Vision of the Inner Life and Point of View in Mrs. Dalloway : 主題와 視點
Hyon, Joong-Shik 中央大學校 人文科學硏究所 1997 人文學硏究 Vol.26 No.-
Beginning the first part of the paper by quoting a passage from Bergson, I intend to show why Mrs. Dalloway could be called a "correlative", or an objectification in literary form, of a Bergsonian vision of reality, and discuss how an attempt to represent such a conception of reality would inevitably lead to the kind of technique Woolf employs and to the kind of novel she thereby produces ---a novel so different in kind from what we have long understood by that name. Then I will consider the "point of view" in Mrs. Dalloway,discuss what kind of special difficulties arise when we try to determine the point of view in Woolf's novel, and show how these difficulties are directly related with the central vision of the book.
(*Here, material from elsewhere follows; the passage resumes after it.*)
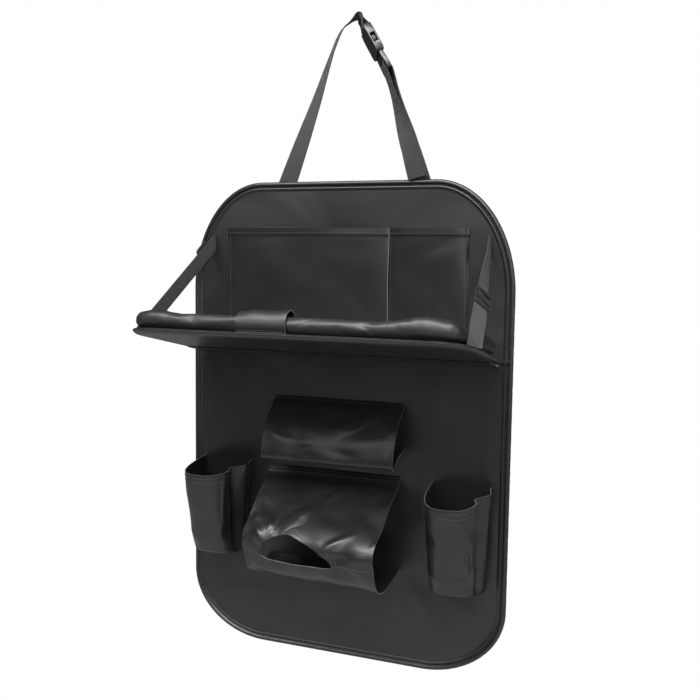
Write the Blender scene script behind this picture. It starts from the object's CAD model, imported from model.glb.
import math

import bmesh
import bpy
import numpy as np
from mathutils import Matrix, Vector


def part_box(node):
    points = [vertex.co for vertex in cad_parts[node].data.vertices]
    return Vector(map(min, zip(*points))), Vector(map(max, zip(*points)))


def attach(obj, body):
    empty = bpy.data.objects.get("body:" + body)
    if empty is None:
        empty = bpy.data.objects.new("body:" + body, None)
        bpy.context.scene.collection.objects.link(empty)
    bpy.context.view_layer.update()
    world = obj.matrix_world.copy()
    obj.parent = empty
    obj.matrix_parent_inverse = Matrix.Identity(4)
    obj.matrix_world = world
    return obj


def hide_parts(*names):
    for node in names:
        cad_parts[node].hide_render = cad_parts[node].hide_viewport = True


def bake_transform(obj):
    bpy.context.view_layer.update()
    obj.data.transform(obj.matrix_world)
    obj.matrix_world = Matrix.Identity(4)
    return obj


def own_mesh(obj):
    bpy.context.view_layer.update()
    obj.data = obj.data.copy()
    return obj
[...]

I would have liked to quote the whole passage from Bergson's Introduction to Metaphysics, which I think is a theoretical key to the understanding of Virginia Woolf's novel, but I have selected a few of the more illuminating portions therefrom, which are here presented in the order they appear in the passage. "There is one reality, at least, which we all seize from within, by intuition and not by simple analysis. It is our own personality in its flowing through time - - -our self which endures. We may sympathize intellectually with nothing else, but we certainly sympathize with our own selves."